Extra dimensions are central to superstring theory - physicists' most promising "theory of everything". By uniting the properties of electromagnetism, gravity and the forces within atomic nuclei, this theory tries to explain how everything in the Universe behaves. It predicts six extra dimensions in space on top of the familiar three dimensions in space and one in time.

The extra dimensions predicted by superstring theory are incredibly small. If they even approached the size of an atom, we would have detected them by now. But if they do exist, they would give rise to a bunch of new particles of very high mass, which physicists call Kaluza-Klein particles. These would be formed when wave-like fields associated with known particles travel into the extra dimensions. There the waves create resonances that behave like particles.

Now, Konstantin Matchev at the University of Florida, Gainesville, and colleagues Hsin-Chia Cheng at the University of Chicago and Jonathan Feng at the University of California, Irvine, say that detectors designed to study cosmic events could find unequivocal evidence of these new particles, proving that hidden dimensions actually exist.

One of these detectors, known as AMANDA (for Antarctic Muon and Neutrino Detector Array), consists of strings of light sensors buried more than a kilometre beneath the Antarctic ice. It is designed to pick up cosmic neutrinos - particles with no charge or mass - that may be emitted from high-energy events such as gamma-ray bursts or stars exploding as supernovae.

But Kaluza-Klein particles would also produce characteristic high-energy neutrinos, Matchev's team says (Physical Review Letters, vol 89, p 211,301). Because these particles are so heavy, they would be attracted to the centres of the Galaxy, the Sun and the Earth, where they would interact with their antiparticles and produce decay products, including neutrinos.

Physicists believe the Kaluza-Klein particles are likely to have about 1000 times the mass of a proton, giving the neutrinos they produce around 1 million times as much energy than those emitted from fusion reactions in the Sun. So if superstring theory is correct and extra dimensions exist, scientists running AMANDA, and its upgrade ICECUBE, should detect very-high-energy neutrinos from the centre of the Galaxy, the Sun, or the Earth's core (see Graphic). "An excess of very high energy neutrinos from the Sun's direction would be an unmistakable signal of extra dimensions," says Matchev.

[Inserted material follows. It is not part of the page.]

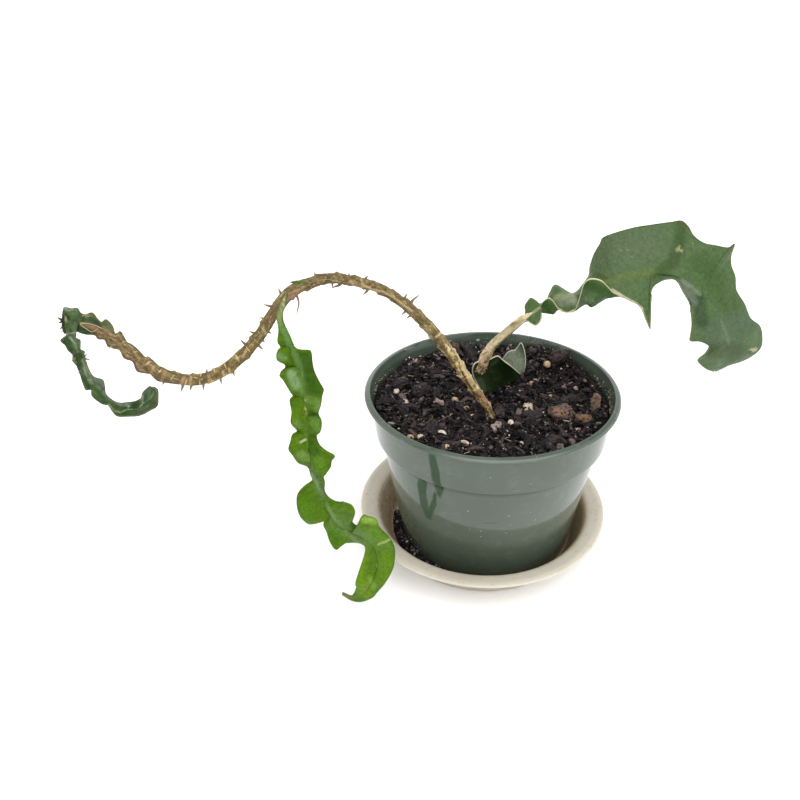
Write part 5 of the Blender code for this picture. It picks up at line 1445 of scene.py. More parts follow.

The Large Hadron Collider at CERN, the European particle-physics lab in Geneva, could also detect extra dimensions by producing Kaluza-Klein particles directly when it is up and running in 2007. But it won't distinguish between Kaluza-Klein particles and "supersymmetric" particles also predicted by superstring theory. "The crucial advantage of the experiments we highlight is that they can distinguish between these," says Matchev.